Body rotation steepens it back up slightly
This is an important checkpoint. You are not trying to keep the club endlessly flattening all the way down. In a real swing, as your body keeps rotating, the shaft will organize itself. The exaggerated arm shallow gives the swing enough room so that body rotation does not leave you steep.
With longer clubs, the drop should feel larger
A driver should appear to drop more than a short or mid-iron simply because the club is longer. If the driver only looks like it shallows a few inches in your rehearsal, you are probably not exaggerating enough.
You may feel temporarily “too shallow”
That is often part of the learning process. If your normal pattern is steep, your first correct exaggerations may feel like the club is way under plane. In many cases, that feeling is just your brain reacting to a motion it is not used to.
Common Mistakes to Avoid
- Trying to make the drill look perfect too soon. If you aim for a polished, realistic move right away, you will usually underdo it.
- Only dropping the club a few inches. For many golfers, that is not enough to offset their steep transition pattern.
- Pulling the handle down without changing the shaft. The hands may lower, but if the clubhead does not fall behind you, the club is still steep.
- Spinning the body open immediately. Too much early body rotation can erase the arm-shallowing move before it has a chance to happen.
- Skipping the upright rehearsal. Going straight into full swings can make the move hard to learn because there is too much happening at once.
- Assuming exaggerated means wrong. In training, exaggeration is often exactly what you need to create a real change.
- Quitting because the face feels open at first. If your old pattern was steep, a more shallow path may initially expose face-control issues. That does not mean the shallowing move is bad.
- Using the same visual expectation for every club. A driver should show a larger visible drop than a shorter iron.
How This Fits Your Swing
This drill is not about making your swing look flat for the sake of it. It is about changing the relationship between what your arms do in transition and what your body does next.
In a good downswing, the body and arms work together. The arms help shallow the club early, and then the body rotation helps deliver the club to the ball. If the arms never shallow enough, the body’s rotation often leaves the club too steep, too far out in front of you, and more likely to approach the ball on an out-to-in path.
That is why this drill is especially helpful if you tend to:
- Come over the top
- Start the downswing with the shoulders
- Feel the shaft get steeper from the top
- Hit pulls, slices, or glancing cuts
- Struggle to create a from-the-inside delivery
It also helps you understand an important training principle: feel and real are not the same. In real swings, a correct move often feels much larger than it looks. If you have been steep for a long time, your brain will interpret a proper shallowing move as extreme. That is normal. The drill teaches you not to trust your old calibration.
As you improve, you will not need to keep the motion quite so exaggerated in every swing. But in practice, the exaggeration is often what gets you into the right range. Think of it as giving your swing enough margin so that when speed, posture, and body rotation are added, the club can still arrive in a better position.

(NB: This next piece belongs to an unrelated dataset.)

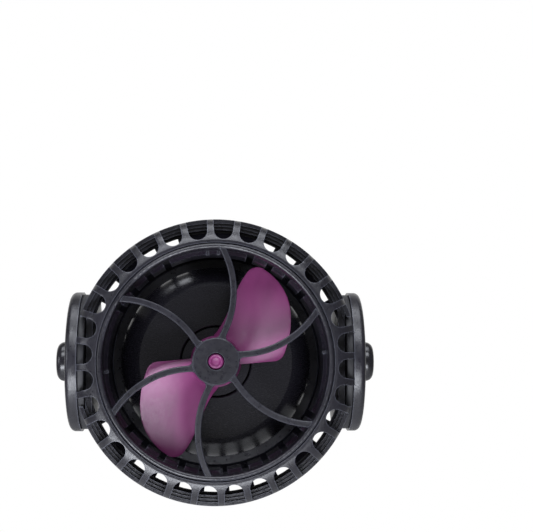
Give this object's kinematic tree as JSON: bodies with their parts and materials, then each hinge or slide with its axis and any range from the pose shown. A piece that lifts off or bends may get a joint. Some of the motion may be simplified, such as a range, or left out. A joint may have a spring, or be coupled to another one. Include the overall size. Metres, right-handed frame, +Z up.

Over time, this drill should blend into a more complete transition pattern:
- The arms shallow the club early
- The body rotates without throwing the shaft steep
- The club approaches from a better path
- You can then organize the face and release around that improved delivery
If you are working on shallowing and nothing seems to change on video, there is a good chance you are simply not doing enough. This drill gives you permission to make the move bigger than feels comfortable. For many golfers, that is the missing piece that finally turns “trying to shallow” into actually shallowing the club.